Maxam has notified C.A. Bancorp's financial advisor that it is willing to negotiate the terms of a "stalking horse" offer until 4:00 pm (Vancouver time) on February 2, 2010. Shareholders of C.A. Bancorp are urged to contact C.A. Bancorp management immediately to declare their support for Maxam's "stalking horse" proposal.
Upon expiry of the offer on February 2, 2010, Maxam will instruct CIBC Mellon Trust Company, the depositary for the offer, to promptly return all shares tendered.

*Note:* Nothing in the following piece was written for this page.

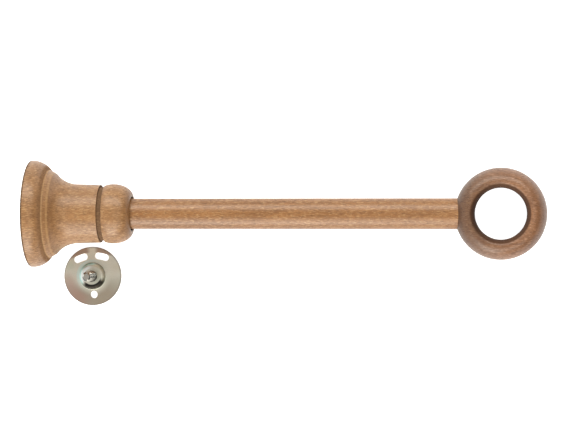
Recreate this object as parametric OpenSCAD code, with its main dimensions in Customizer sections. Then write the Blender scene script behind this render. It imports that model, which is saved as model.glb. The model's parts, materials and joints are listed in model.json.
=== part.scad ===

This news release may contain statements that constitute "forward-looking information" or "forward-looking statements" (collectively "forward-looking information") within the meaning of applicable securities legislation, including statements relating to the expiry of the offer. This forward-looking information is subject to numerous risks and uncertainties, certain of which are beyond Maxam's control. Actual results, performance or achievements may differ materially from those expressed in, or implied by this forward-looking information and, accordingly, no assurance can be given that any events anticipated by the forward-looking information will transpire or occur, or if any of them do so, what benefits that will derive therefrom.
Forward-looking information is based on the estimates and opinions of Maxam's management at the time the information is released and Maxam does not undertake any obligation to update publicly or to revise any of the forward-looking statements, whether as a result of new information, future events or otherwise, except as may be required by applicable securities laws.
Information in this news release concerning C.A. Bancorp is based entirely on publicly available sources and has not been independently verified by Maxam. Maxam assumes no responsibility for the accuracy or completeness of such information.
Note: All financial figures are in Canadian dollars unless noted otherwise.